Sorry, I was serializing the cache to have persistence among the sessions
I had to teach Coq's serlib about custom hashing and comparison (so we can ignore AST locations, etc...) that wasn't fun :)
Coq also has an extensible AST, so coq-lsp need special support for plugins to work well, so they register their AST properly, that's a hell this system
XD
Why don't you have the coq process understand your "sessions" and then it can do all the caching it wants without serialization.
That's exactly how it work with lsp/merlin as well btw.
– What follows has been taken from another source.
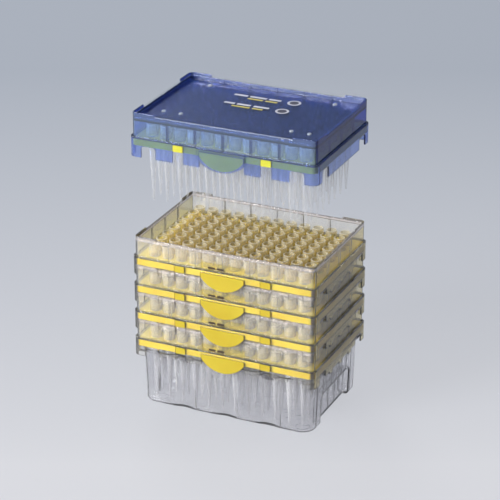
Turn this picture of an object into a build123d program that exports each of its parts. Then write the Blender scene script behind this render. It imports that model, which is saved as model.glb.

Merlin handles its own caches
What happens when the Coq process shuts down?
I was talking about that case, we have a file that takes 90 seconds to process for example, so I'd like when the user opens the file again, we could rebuild
actually we got that almost working, see the TODO.org
but relying on marhsall that does maximal sharing fo rus
for us, but I bet some stupid Ephererons in Coq code are making the marshalling return not the same state
so our cache suddently fails, I didn't debug more as it is tricky, but I wrote down in the todo file the problem about it
https://github.com/ejgallego/coq-lsp/blob/main/todo.org
That's a bit of same catch 22 we had with the ast comparison, we had to ppx all the AST (which is thousand of types), here for state, we'd need to make all important state points use our cache handles instead of regular OCaml stuff, so we can share in our own cache.
So that's doable up to some point actually but very tricky work
Emilio Jesús Gallego Arias said:
What happens when the Coq process shuts down?
If your processes are shutting down, then shared memory will not help you either.
ephemerons were added to identify the data which cannot be marshaled, eg closures. So indeed they drop data.